The roll out of rural broadband is a national priority. The figures are stark: whereas 84% of urban premises have superfast broadband, the figure drops to just 19% in rural areas. This must be rectified, as soon as possible. The question is whether the existing planning process is the problem.

There is no evidence of the need for the five year telecoms infrastructure free for all in our National Parks and Areas of Outstanding Natural Beauty contained in the government’s Growth and Infrastructure Bill. Without exception, National Park Authorities (NPAs) have been working closely with telecoms companies to deliver broadband in a way which is appropriate and sensitive to our green and pleasant land. Exmoor National Park is piloting satellite technologies and wireless broadband; the Lake District National Park sits on a Cumbria-wide steering group committed to delivering superfast broadband to 95% of the county; Northumberland has worked with the Local Enterprise Partnership to gain support from Defra for Rural Growth Hubs within the National Park; the New Forest is supporting parish councils in joint bids to Defra’s Rural Communities Broadband Fund; the Peak District has submitted bids to LEADER. The list goes on.

In the last five years, 97% of prior notifications for telecommunications infrastructure in National Parks were approved and only 3 of the 140 full planning applications were rejected. Two thirds of NPAs have not rejected a single application in the last five years. So it is far from clear on what evidence base, the government is acting. The English National Park Authorities Association (ENPAA) has asked ministers for evidence of NPAs being an obstacle to roll out of rural broadband.

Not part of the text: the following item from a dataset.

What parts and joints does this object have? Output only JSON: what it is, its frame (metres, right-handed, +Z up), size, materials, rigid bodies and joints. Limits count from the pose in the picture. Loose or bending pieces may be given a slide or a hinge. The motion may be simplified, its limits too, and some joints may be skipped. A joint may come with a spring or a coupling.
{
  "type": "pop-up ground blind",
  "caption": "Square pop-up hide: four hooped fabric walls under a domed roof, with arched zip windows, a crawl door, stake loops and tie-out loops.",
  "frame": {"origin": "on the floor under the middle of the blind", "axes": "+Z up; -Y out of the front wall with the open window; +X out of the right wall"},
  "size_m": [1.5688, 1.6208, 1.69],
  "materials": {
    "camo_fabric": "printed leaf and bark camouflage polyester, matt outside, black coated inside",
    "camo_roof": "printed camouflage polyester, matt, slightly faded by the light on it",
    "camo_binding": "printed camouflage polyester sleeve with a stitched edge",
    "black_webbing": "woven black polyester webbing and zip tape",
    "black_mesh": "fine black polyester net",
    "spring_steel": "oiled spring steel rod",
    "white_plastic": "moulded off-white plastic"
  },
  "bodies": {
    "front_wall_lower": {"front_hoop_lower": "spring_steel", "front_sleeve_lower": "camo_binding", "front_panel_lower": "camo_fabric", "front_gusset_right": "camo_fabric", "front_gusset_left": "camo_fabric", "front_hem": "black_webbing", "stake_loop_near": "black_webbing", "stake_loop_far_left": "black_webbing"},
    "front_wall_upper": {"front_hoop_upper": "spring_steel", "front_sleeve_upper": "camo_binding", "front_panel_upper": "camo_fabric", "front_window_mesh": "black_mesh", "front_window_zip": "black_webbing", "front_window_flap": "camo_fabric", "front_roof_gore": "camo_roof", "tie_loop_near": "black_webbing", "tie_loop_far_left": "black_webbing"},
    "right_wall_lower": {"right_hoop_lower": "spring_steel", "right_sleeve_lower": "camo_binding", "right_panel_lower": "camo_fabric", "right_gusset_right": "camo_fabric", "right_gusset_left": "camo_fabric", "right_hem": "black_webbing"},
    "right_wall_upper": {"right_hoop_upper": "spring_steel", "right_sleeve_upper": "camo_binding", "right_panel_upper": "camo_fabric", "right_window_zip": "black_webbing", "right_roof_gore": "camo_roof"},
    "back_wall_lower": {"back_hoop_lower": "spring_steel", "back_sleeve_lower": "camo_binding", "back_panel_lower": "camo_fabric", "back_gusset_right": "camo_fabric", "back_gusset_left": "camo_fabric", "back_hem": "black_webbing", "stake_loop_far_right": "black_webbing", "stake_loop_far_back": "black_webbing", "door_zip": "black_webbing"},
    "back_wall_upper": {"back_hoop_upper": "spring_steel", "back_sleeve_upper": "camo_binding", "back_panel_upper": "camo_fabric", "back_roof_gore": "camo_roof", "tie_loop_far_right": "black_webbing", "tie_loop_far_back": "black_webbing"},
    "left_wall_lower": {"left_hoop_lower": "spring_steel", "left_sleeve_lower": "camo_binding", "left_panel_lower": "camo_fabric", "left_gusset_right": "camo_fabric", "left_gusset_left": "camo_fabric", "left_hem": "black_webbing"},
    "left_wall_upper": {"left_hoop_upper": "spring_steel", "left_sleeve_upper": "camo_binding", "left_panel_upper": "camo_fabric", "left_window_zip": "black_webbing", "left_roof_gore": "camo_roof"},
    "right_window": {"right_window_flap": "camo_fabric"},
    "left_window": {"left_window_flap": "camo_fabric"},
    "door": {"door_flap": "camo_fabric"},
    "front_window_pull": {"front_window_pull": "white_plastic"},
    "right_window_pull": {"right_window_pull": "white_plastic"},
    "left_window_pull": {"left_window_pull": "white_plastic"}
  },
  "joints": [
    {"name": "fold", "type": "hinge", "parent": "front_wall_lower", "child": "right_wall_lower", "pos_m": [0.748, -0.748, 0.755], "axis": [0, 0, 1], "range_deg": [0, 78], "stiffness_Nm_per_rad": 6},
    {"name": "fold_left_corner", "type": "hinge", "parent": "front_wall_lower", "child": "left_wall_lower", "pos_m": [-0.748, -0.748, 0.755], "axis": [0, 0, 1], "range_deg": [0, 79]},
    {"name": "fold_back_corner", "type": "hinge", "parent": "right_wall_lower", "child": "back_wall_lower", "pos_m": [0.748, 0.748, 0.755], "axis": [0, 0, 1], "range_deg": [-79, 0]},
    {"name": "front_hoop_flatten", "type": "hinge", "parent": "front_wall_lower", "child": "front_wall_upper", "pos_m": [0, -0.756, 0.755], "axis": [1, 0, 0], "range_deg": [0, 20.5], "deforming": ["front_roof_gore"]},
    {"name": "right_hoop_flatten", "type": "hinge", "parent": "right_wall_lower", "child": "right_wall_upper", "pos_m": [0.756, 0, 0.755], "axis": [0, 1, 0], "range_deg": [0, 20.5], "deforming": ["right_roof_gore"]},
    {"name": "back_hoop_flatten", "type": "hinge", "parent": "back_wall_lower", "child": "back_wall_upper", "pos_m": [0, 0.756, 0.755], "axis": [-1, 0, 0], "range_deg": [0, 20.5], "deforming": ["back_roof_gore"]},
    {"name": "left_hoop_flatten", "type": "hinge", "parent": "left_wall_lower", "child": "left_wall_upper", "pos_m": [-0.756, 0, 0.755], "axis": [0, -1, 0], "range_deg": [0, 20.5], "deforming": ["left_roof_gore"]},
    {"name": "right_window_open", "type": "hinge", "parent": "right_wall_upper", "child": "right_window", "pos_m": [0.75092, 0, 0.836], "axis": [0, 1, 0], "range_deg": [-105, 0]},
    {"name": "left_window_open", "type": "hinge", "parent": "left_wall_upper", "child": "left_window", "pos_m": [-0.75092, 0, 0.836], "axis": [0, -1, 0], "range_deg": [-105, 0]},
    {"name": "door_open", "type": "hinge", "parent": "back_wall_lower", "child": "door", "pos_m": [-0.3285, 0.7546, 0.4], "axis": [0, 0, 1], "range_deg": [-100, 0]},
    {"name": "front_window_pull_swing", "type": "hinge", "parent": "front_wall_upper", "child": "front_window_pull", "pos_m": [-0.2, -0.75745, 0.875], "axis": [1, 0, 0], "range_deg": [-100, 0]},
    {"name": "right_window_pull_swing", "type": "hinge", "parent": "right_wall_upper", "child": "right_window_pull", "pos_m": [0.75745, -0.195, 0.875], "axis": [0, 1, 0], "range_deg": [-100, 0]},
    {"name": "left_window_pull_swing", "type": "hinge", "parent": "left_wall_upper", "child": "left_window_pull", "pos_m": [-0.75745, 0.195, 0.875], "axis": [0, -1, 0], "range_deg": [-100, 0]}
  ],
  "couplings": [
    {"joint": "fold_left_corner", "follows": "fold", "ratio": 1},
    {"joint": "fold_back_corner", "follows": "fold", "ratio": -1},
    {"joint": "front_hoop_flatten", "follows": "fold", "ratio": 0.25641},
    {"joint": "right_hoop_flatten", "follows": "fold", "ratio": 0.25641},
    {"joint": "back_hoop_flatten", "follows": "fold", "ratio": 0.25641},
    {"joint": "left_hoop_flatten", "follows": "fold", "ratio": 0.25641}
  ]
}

In their words, “None has been forthcoming”. Reference is made to delays experienced by BT but their location has not been provided and ENPAA “do not believe that any of these cases are located in National Parks.” The government’s consultation – published yesterday – tacitly acknowledges as much, with plenty of evidence of a disparity in the availability of superfast broadband in rural areas but nothing to show that planning rules are the obstacle.

The Chief Executive of Exmoor NPA, Dr Nigel Stone, has also pointed out that working with NPAs can save significant sums of money by, for example, coordinating trenching work. The only benefit to the unamended clause in the Bill is to the telecoms companies who will not have to go through the well established prior notification process, which given that all National Parks are covered by a single planning authority will not be particularly onerous. Instead, neither the concerns of local people nor the beautiful British landscape will have to be given any consideration.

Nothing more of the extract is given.